## WHAT TO PRODUCE
The data below holds the lines to copy: everything from the line containing "Reconstruct the object" to the line containing "WELL_FLOOR = 62.5", both ends included, set down exactly.

+===+

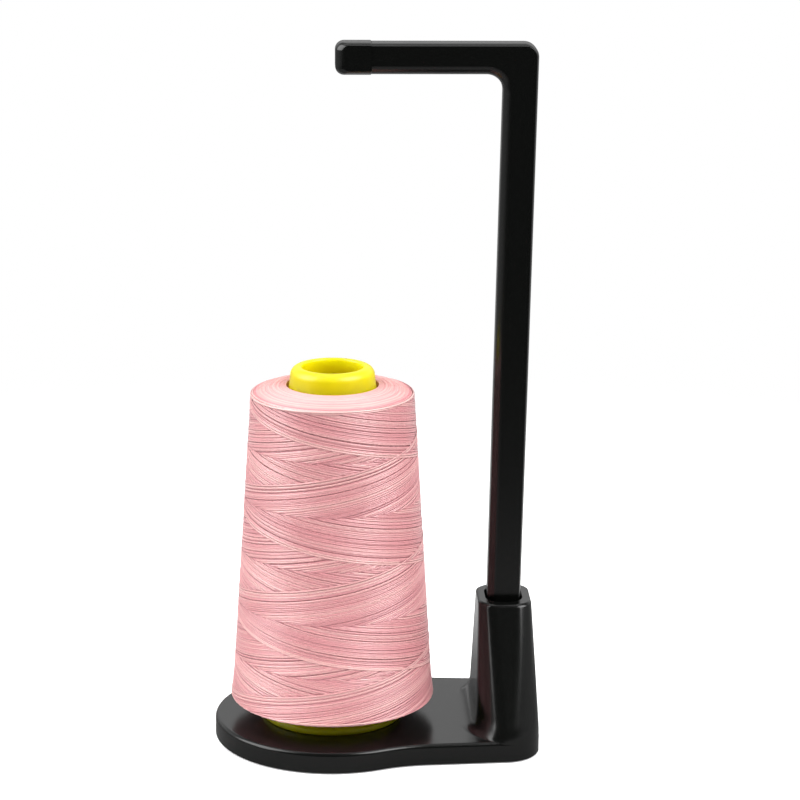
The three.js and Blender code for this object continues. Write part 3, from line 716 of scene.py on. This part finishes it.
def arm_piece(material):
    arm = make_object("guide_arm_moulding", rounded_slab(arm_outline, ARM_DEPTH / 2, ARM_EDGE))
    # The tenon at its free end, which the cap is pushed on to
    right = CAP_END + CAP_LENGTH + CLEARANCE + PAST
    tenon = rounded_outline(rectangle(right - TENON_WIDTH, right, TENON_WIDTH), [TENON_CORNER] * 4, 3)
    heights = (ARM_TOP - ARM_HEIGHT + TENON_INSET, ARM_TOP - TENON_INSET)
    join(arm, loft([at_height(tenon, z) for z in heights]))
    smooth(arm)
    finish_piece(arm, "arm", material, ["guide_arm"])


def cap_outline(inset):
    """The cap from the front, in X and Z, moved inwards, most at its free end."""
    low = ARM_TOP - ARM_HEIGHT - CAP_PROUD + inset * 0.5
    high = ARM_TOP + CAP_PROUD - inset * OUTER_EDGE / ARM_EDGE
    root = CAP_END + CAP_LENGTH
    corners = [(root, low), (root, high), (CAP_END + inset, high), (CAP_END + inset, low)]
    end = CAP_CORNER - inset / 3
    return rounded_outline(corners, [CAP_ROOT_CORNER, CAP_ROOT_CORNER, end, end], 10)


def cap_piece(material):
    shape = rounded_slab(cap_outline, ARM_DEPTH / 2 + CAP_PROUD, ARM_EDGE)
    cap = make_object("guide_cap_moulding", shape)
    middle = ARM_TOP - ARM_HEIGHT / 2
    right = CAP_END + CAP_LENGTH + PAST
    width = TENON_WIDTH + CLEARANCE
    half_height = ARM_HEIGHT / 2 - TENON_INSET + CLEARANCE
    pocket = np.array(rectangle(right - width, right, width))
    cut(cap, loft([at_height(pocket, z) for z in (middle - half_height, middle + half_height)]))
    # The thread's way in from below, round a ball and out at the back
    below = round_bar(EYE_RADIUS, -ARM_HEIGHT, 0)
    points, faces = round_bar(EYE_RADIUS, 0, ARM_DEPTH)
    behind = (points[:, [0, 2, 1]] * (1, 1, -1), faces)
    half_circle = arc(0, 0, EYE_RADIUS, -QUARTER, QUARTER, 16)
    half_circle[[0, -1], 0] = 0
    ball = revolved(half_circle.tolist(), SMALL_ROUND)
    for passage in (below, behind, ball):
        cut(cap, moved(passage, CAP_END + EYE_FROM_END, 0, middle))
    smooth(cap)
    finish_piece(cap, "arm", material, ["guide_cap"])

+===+

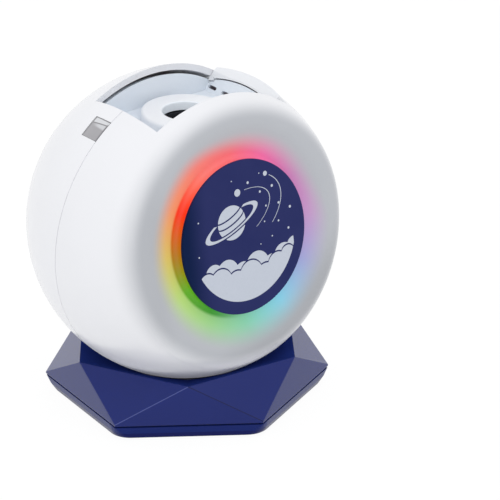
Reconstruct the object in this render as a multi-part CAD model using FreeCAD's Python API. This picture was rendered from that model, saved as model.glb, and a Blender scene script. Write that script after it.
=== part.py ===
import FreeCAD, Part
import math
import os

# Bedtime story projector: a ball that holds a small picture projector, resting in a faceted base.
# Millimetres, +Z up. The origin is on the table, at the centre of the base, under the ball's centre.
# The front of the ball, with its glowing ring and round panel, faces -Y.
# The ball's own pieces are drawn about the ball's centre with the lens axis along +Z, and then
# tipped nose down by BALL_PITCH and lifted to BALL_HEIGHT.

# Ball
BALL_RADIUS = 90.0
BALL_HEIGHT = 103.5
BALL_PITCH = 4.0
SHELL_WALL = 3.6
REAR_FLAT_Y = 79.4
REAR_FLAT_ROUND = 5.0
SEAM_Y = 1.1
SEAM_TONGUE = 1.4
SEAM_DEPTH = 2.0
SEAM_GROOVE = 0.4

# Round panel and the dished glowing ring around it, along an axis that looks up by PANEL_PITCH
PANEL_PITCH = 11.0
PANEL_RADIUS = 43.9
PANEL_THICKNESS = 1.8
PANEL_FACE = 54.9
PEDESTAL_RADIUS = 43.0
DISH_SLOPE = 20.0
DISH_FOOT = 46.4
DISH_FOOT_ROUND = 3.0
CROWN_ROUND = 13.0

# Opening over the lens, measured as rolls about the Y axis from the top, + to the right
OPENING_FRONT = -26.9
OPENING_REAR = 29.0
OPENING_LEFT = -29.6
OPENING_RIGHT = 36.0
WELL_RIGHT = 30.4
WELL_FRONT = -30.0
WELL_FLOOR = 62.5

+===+

## EXERCISE RESPONSE
Reconstruct the object in this render as a multi-part CAD model using FreeCAD's Python API. This picture was rendered from that model, saved as model.glb, and a Blender scene script. Write that script after it.
=== part.py ===
import FreeCAD, Part
import math
import os

# Bedtime story projector: a ball that holds a small picture projector, resting in a faceted base.
# Millimetres, +Z up. The origin is on the table, at the centre of the base, under the ball's centre.
# The front of the ball, with its glowing ring and round panel, faces -Y.
# The ball's own pieces are drawn about the ball's centre with the lens axis along +Z, and then
# tipped nose down by BALL_PITCH and lifted to BALL_HEIGHT.

# Ball
BALL_RADIUS = 90.0
BALL_HEIGHT = 103.5
BALL_PITCH = 4.0
SHELL_WALL = 3.6
REAR_FLAT_Y = 79.4
REAR_FLAT_ROUND = 5.0
SEAM_Y = 1.1
SEAM_TONGUE = 1.4
SEAM_DEPTH = 2.0
SEAM_GROOVE = 0.4

# Round panel and the dished glowing ring around it, along an axis that looks up by PANEL_PITCH
PANEL_PITCH = 11.0
PANEL_RADIUS = 43.9
PANEL_THICKNESS = 1.8
PANEL_FACE = 54.9
PEDESTAL_RADIUS = 43.0
DISH_SLOPE = 20.0
DISH_FOOT = 46.4
DISH_FOOT_ROUND = 3.0
CROWN_ROUND = 13.0

# Opening over the lens, measured as rolls about the Y axis from the top, + to the right
OPENING_FRONT = -26.9
OPENING_REAR = 29.0
OPENING_LEFT = -29.6
OPENING_RIGHT = 36.0
WELL_RIGHT = 30.4
WELL_FRONT = -30.0
WELL_FLOOR = 62.5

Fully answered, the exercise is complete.